Provided data:

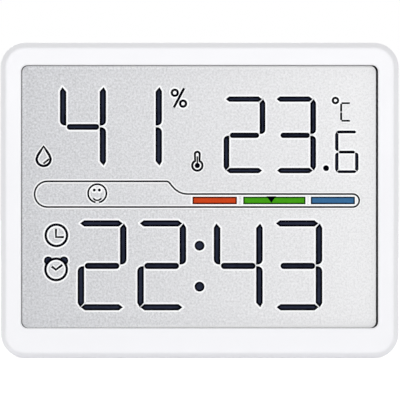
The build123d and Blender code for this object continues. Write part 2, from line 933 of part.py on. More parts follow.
# Each button: a pill-shaped cap with a retaining flange and a post, over its switch plunger
for name, place in button_places.items():
    with BuildPart() as plunger:
        extrude(
            disc(plunger_radius, [place], switch_back - plunger_tail),
            amount=-(plunger_tail + plunger_rise),
        )
    save(plunger, f"switch_plunger_{name}")

    with BuildPart() as cap:
        extrude(disc(post_radius, [place], plunger_end), amount=plunger_end - flange_front_depth)
        with BuildSketch(layer(flange_front_depth)):
            with Locations(place):
                SlotOverall(cap_length + 2 * flange_proud, cap_width + 2 * flange_proud)
        extrude(amount=-flange_thickness)
        with BuildSketch(layer(flange_back_depth)):
            with Locations(place):
                SlotOverall(cap_length, cap_width)
        extrude(amount=flange_back_depth - cap_face_depth)
        chamfer(cap.edges().group_by(Axis.Y)[-1], length=cap_edge)
    save(cap, f"button_{name}")

# Cells: the upper one points right, the lower one left
cell_y = cell_axis_depth - case_depth / 2
bay_end = bay_length / 2
nub_end = bay_end - contact_sheet - contact_dimple_proud - cell_end_gap / 2
shoulder_x = nub_end - cell_nub_length
tail_x = nub_end - cell_length
for name, side in (("upper", 1), ("lower", -1)):
    cell_plane = Plane((0, cell_y, bay_z + side * cell_pitch / 2))
    with BuildPart() as cell:
        with BuildSketch(cell_plane) as half_section:
            with BuildLine():
                Polyline(
                    (side * nub_end, 0),
                    (side * nub_end, cell_nub_radius),
                    (side * shoulder_x, cell_nub_radius),
                    (side * shoulder_x, cell_diameter / 2),
                    (side * tail_x, cell_diameter / 2),
                    (side * tail_x, cell_tail_radius),
                    (side * (tail_x + cell_tail_depth), cell_tail_radius),
                    (side * (tail_x + cell_tail_depth), 0),
                    close=True,
                )
            make_face()
            chamfer(half_section.vertices().group_by(Axis.Y)[-1], length=cell_edge)
        revolve(axis=Axis(cell_plane.origin, (1, 0, 0)))
    save(cell, f"battery_{name}")


def contact_plane(side, z):
    """The bay's end wall at one cell, facing into the bay."""
    return Plane((side * bay_end, cell_y, z), x_dir=(0, 0, 1), z_dir=(-side, 0, 0))


def contact_blade(side, z, rise):
    """A sheet metal blade flat against the end wall."""
    with BuildSketch(contact_plane(side, z)) as blade:
        RectangleRounded(rise, contact_height, contact_corner)
    return blade.sketch


def dimple_outline(side, z):
    """The round button that meets the nub of a cell."""
    with BuildSketch(contact_plane(side, z).offset(contact_sheet)) as dimple:
        Circle(contact_dimple_radius)
    return dimple.sketch


def spring_path(side, z):
    """The centre line of a conical spring that stands on a blade."""
    with BuildLine() as path:
        Helix(
            pitch=spring_pitch,
            height=spring_length - 2 * spring_wire_radius,
            radius=spring_base_radius,
            center=(side * (bay_end - contact_sheet), cell_y, z),
            direction=(-side, 0, 0),
            cone_angle=spring_cone_angle,
        )
    return path.line


def tab_outline(z):
    """The solder tab that leaves the bay through its right end wall."""
    with BuildSketch(layer(cell_axis_depth - tab_width / 2)) as tab:
        with Locations((bay_end + (tab_reach - contact_sheet) / 2, z)):
            Rectangle(tab_reach + contact_sheet, contact_sheet)
    return tab.sketch


upper_z = bay_z + cell_pitch / 2
lower_z = bay_z - cell_pitch / 2

# Positive terminal: blade, dimple and solder tab
with BuildPart() as contact_positive:
    extrude(contact_blade(1, upper_z, contact_width), amount=contact_sheet)
    extrude(dimple_outline(1, upper_z), amount=contact_dimple_proud, taper=dimple_taper)
    extrude(tab_outline(upper_z), amount=-tab_width)
save(contact_positive, "contact_positive")

# Negative terminal: blade, conical spring and solder tab
with BuildPart() as contact_negative:
    extrude(contact_blade(1, lower_z, contact_width), amount=contact_sheet)
    extrude(tab_outline(lower_z), amount=-tab_width)
    negative_path = spring_path(1, lower_z)
    with BuildSketch(Plane(negative_path @ 0, z_dir=negative_path % 0)):
        RegularPolygon(spring_wire_radius, spring_wire_sides)
    sweep(path=negative_path, is_frenet=True)
save(contact_negative, "contact_negative")

# Bridge at the other end: one blade with a dimple and a spring, which joins the two cells
with BuildPart() as contact_bridge:
    extrude(contact_blade(-1, bay_z, contact_width + cell_pitch), amount=contact_sheet)
    extrude(dimple_outline(-1, lower_z), amount=contact_dimple_proud, taper=dimple_taper)
    bridge_path = spring_path(-1, upper_z)
    with BuildSketch(Plane(bridge_path @ 0, z_dir=bridge_path % 0)):
        RegularPolygon(spring_wire_radius, spring_wire_sides)
    sweep(path=bridge_path, is_frenet=True)
save(contact_bridge, "contact_bridge")


def lead(points, bends):
    """An insulated lead: straight runs joined by tangent arcs."""
    with BuildPart() as tube:
        with BuildLine() as route:
            FilletPolyline(*points, radius=bends)
        with BuildSketch(Plane(route.line @ 0, z_dir=route.line % 0)):
            RegularPolygon(lead_radius, lead_sides)
        sweep()
    return tube


# Battery leads run from the solder tabs down to the top edge of the board
tab_end_x = bay_end + tab_reach
board_y = pcb_back - case_depth / 2
pad_z = pcb_top - lead_pad_inset
for name, z, run in (("red", upper_z, lead_drop + lead_spacing), ("black", lower_z, lead_drop)):
    drop_x = tab_end_x + run
    battery_lead = lead(
        [
            (tab_end_x, cell_y, z),
            (drop_x, cell_y, z),
            (drop_x, cell_y, pad_z),
            (drop_x, board_y, pad_z),
        ],
        [lead_bend, lead_bend],
    )
    save(battery_lead, f"battery_lead_{name}")

# Buzzer leads rise from the brass and the ceramic, run sideways and end on the board
buzzer_lead_x = buzzer_x - buzzer_lead_span
buzzer_lead_y = pcb_back + lead_stand_off - case_depth / 2
with BuildPart() as buzzer_leads:
    for reach, depth, rise in (
        (buzzer_rim_solder, buzzer_depth, buzzer_rise + lead_spacing / 2),
        (buzzer_face_solder, buzzer_depth - buzzer_ceramic_sheet, buzzer_rise - lead_spacing / 2),
    ):
        start_x = buzzer_x - reach
        start_y = depth - case_depth / 2
        buzzer_lead = lead(
            [
                (start_x, start_y, rise),
                (start_x, buzzer_lead_y, rise),
                (buzzer_lead_x, buzzer_lead_y, rise),
                (buzzer_lead_x, board_y, rise),
            ],
            [lead_bend, lead_bend],
        )
        add(buzzer_lead.part)
save(buzzer_leads, "buzzer_leads")

# Battery door: skin, two hooked tongues at the top, a sprung latch arm and a thumb grip
door_face = case_depth - door_skin
tongue_back = rear_inner_depth - door_tongue_gap
tongue_front = tongue_back - door_tongue_thickness
with BuildPart() as battery_door:
    extrude(panel(door_length, door_height, door_corner, 0, door_z, door_face), amount=-door_skin)
    chamfer(battery_door.edges().group_by(Axis.Y)[-1], length=door_edge)
    with BuildSketch(layer(tongue_front)):
        with Locations(*[(x, z - door_tongue_root / 2) for x, z in tongue_places]):
            Rectangle(door_tongue_width, door_tongue_root)
    extrude(amount=tongue_front - door_face)
    hook_shift = (door_tongue_reach - door_tongue_root) / 2
    with BuildSketch(layer(tongue_front)):
        with Locations(*[(x, z + hook_shift) for x, z in tongue_places]):
            Rectangle(door_tongue_width, door_tongue_reach + door_tongue_root)
    extrude(amount=-door_tongue_thickness)
    # Stiffening rib between the cells
    extrude(
        bar(cradle_rib_length, door_rib_width, 0, bay_z, door_face - door_rib_height),
        amount=-door_rib_height,
    )
    # Slits that free the latch arm, and its nose
    slit_z = door_bottom + latch_arm / 2
    with BuildSketch(layer(door_face)):
        with Locations(*[(side * latch_width / 2, slit_z) for side in (-1, 1)]):
            Rectangle(latch_slot, latch_arm)
    extrude(amount=-door_skin, mode=Mode.SUBTRACT)
    with BuildSketch(layer(door_face + door_edge)):
        with Locations((0, door_bottom)):
            Rectangle(latch_nose_width, 2 * latch_nose)
    extrude(amount=2 * door_edge - door_skin)
    # Thumb grip: a shallow dish with raised bars
    grip_z = door_bottom + grip_from_edge
    grip_corner = grip_height / 2 - grip_depth
    extrude(
        panel(grip_width, grip_height, grip_corner, 0, grip_z, case_depth - grip_depth),
        amount=-grip_depth,
        mode=Mode.SUBTRACT,
    )
    with BuildSketch(layer(case_depth - grip_depth)):
        with Locations((0, grip_z)):
            with GridLocations(0, grip_rib_pitch, 1, grip_rib_count):
                SlotOverall(grip_width - 2 * grip_rib_pitch, grip_rib_width)
    extrude(amount=-grip_depth)
save(battery_door, "battery_door")

# Fold-out stand: a ribbed leg with a rounded top that turns on two moulded stubs
hinge_y = hinge_depth - case_depth / 2
stand_front = hinge_depth - stand_thickness / 2
pocket_width = (stand_width - 3 * stand_rim) / 2
pocket_top = hinge_z - stand_thickness / 2 - stand_rim
pocket_bottom = stand_foot + stand_rim
with BuildPart() as kickstand:
    with BuildSketch(Plane.YZ.offset(-stand_width / 2)):
        with Locations((hinge_y, hinge_z)):
            Circle(stand_thickness / 2)
        with Locations((hinge_y, (hinge_z + stand_foot) / 2)):
            Rectangle(stand_thickness, hinge_z - stand_foot)
    extrude(amount=stand_width)
    fillet(kickstand.edges().filter_by(Axis.Y).group_by(Axis.Z)[0], radius=stand_corner)
    foot_edges = kickstand.faces().sort_by(Axis.Z)[0].edges()
    chamfer(foot_edges.group_by(Axis.Y)[-1], length=stand_foot_edge)
    pocket_x = (pocket_width + stand_rim) / 2
    with BuildSketch(layer(stand_front)):
        with Locations(*[(side * pocket_x, (pocket_top + pocket_bottom) / 2) for side in (-1, 1)]):
            RectangleRounded(pocket_width, pocket_top - pocket_bottom, stand_pocket_round)
    extrude(amount=stand_skin - stand_thickness, mode=Mode.SUBTRACT)
    with Locations(Location((0, hinge_y, hinge_z), (0, 90, 0))):
        Cylinder(stub_radius, stand_width + 2 * stub_length)
save(kickstand, "kickstand")
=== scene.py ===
# %% [markdown]
# This notebook dresses a small white clock that also reads the room's warmth and damp. Its
# housing, window, buttons, door and stand come from the CAD model, which is loaded first and
# stays as it is. What is added here are the finishes, and the thin marks of the display. The
# other way would be to model the housing again in Blender, but then it could drift away from
# the sizes that the moving pieces need.

# %% Load the frame
import math

import bmesh
import bpy
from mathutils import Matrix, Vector


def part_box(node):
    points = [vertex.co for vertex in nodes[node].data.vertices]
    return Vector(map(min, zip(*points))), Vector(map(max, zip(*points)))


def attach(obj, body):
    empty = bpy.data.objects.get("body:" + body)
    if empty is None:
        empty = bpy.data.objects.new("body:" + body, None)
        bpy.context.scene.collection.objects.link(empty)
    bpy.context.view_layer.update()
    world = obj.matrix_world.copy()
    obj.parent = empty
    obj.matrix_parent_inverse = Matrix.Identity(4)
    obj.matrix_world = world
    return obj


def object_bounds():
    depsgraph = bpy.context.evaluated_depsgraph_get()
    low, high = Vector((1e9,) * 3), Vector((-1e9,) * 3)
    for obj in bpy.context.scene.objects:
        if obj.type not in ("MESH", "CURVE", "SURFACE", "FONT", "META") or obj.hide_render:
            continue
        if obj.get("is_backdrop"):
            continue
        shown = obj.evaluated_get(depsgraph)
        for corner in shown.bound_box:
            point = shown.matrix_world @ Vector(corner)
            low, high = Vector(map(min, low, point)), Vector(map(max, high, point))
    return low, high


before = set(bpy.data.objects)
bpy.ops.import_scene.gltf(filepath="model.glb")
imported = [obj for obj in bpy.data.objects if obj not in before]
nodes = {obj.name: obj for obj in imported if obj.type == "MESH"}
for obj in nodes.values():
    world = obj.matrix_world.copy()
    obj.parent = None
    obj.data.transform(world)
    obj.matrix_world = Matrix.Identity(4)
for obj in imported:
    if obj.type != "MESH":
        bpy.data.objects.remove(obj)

MM = 0.001
upright = (math.radians(90), 0, 0)
cad_low, cad_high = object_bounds()


def mm(*values):
    """Several lengths told in millimetres."""
    return tuple(value * MM for value in values)


print("pieces in the frame:", len(nodes))
print("size in mm:", [round(side / MM, 1) for side in cad_high - cad_low])

# %% [markdown]
# The camera stands straight in front of the clock, as in the photo, where no side of the case
# shows. A short lens would bend the thin frame round the window, and an orthographic camera
# would show no depth at all. A long lens from far away keeps the bezel even and still lets the
# recess of the window be seen.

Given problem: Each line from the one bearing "obj.matrix_world = world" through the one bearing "before = set(bpy.data.objects)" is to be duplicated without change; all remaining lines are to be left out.

Answer to this task:
    obj.matrix_world = world
    return obj


def object_bounds():
    depsgraph = bpy.context.evaluated_depsgraph_get()
    low, high = Vector((1e9,) * 3), Vector((-1e9,) * 3)
    for obj in bpy.context.scene.objects:
        if obj.type not in ("MESH", "CURVE", "SURFACE", "FONT", "META") or obj.hide_render:
            continue
        if obj.get("is_backdrop"):
            continue
        shown = obj.evaluated_get(depsgraph)
        for corner in shown.bound_box:
            point = shown.matrix_world @ Vector(corner)
            low, high = Vector(map(min, low, point)), Vector(map(max, high, point))
    return low, high


before = set(bpy.data.objects)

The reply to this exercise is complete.